Ida è un personaggio spigoloso, difficile. Qualcuno mi ha detto: è difficile empatizzare con lei. Altri invece lo hanno fatto senza problemi. Credo possa aiutare chi sente di essersi chiuso dentro un dolore, asserragliato, a sentire di non essere solo, di non essere sbagliato.

Che differenza c’è a scrivere per i bambini   e rivolgersi invece ai  lettori adulti?
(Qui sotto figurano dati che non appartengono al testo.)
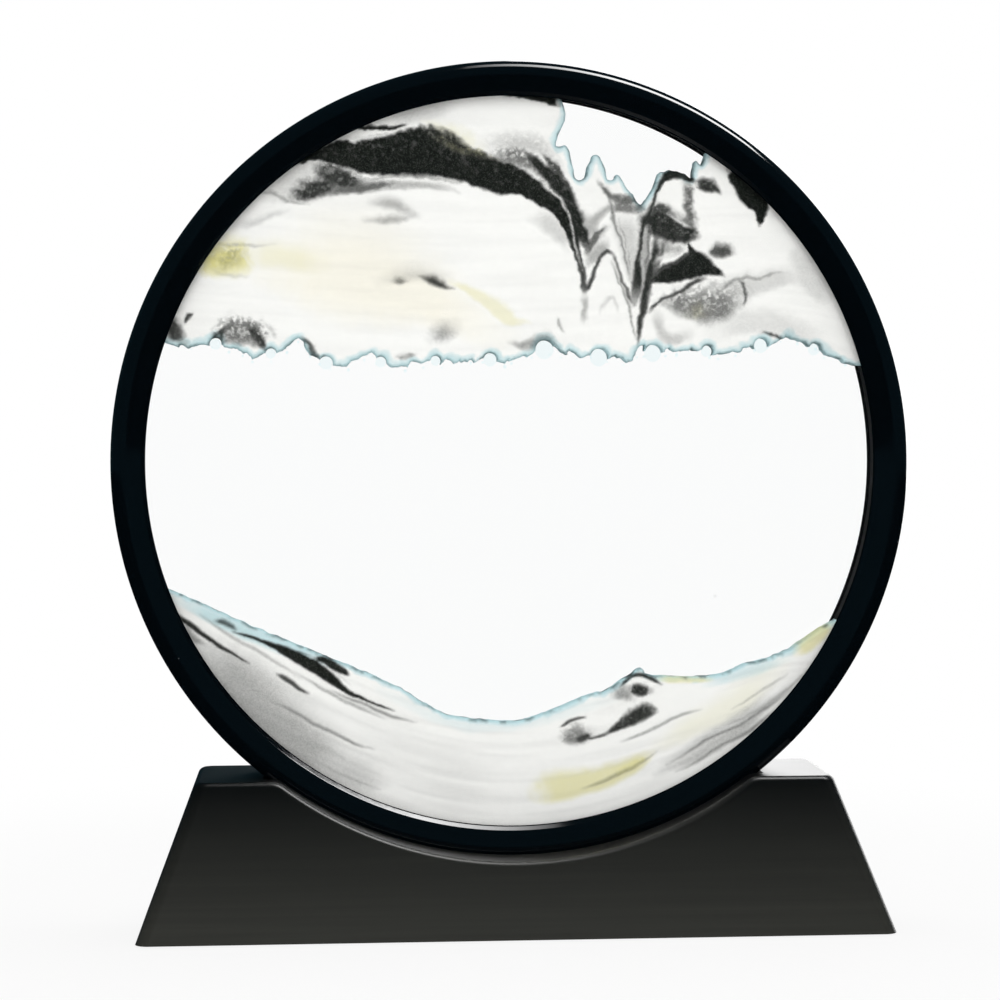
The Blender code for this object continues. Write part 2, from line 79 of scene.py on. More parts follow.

Nella sostanza per me non cambia niente. Tratto gli stessi temi – morte, solitudine, angoscia, scomparsa, dolore – e cerco in entrambi i casi di tenere conto del fatto che può esserci felicità inattesa ovunque, anche nella situazione più terribile. Cambia la velocità di scrittura, conseguente a quella di lettura: ai bambini piace divorare storie, e quindi di solito sono più brevi e agili.

La scrittura come terapia ai mali dell’anima, purificazione dal vivere quotidiano. È possibile?

Più che di purezza, parlerei di un saper dialogare con i propri abissi. Non siamo puri e non lo saremo mai, però possiamo fare arte e tesoro delle nostre scorie.

Cosa le procura gioia?

Rubare alle giornate invisibili momenti di clandestina felicità, perlopiù legati a cose piccole e mie.

Cosa le dà sofferenza?

Vedere gente che trae gioia da un danno altrui, fino a procurarlo. Mi dà pena.

Lei da anni vive a Roma ma è originaria di Messina. Quali sensazioni prova quando torna nell’Isola?

Sono isolana fino alle ossa. Le mie due famiglie, paterna e materna, sono siciliane da secoli, sento nel mio dna tutti quelli dei popoli che sono passati da qui, mi sento araba, normanna, inglese, francese… Questo fa sì che io mi senta a casa praticamente dappertutto. Ma mai come sullo Stretto.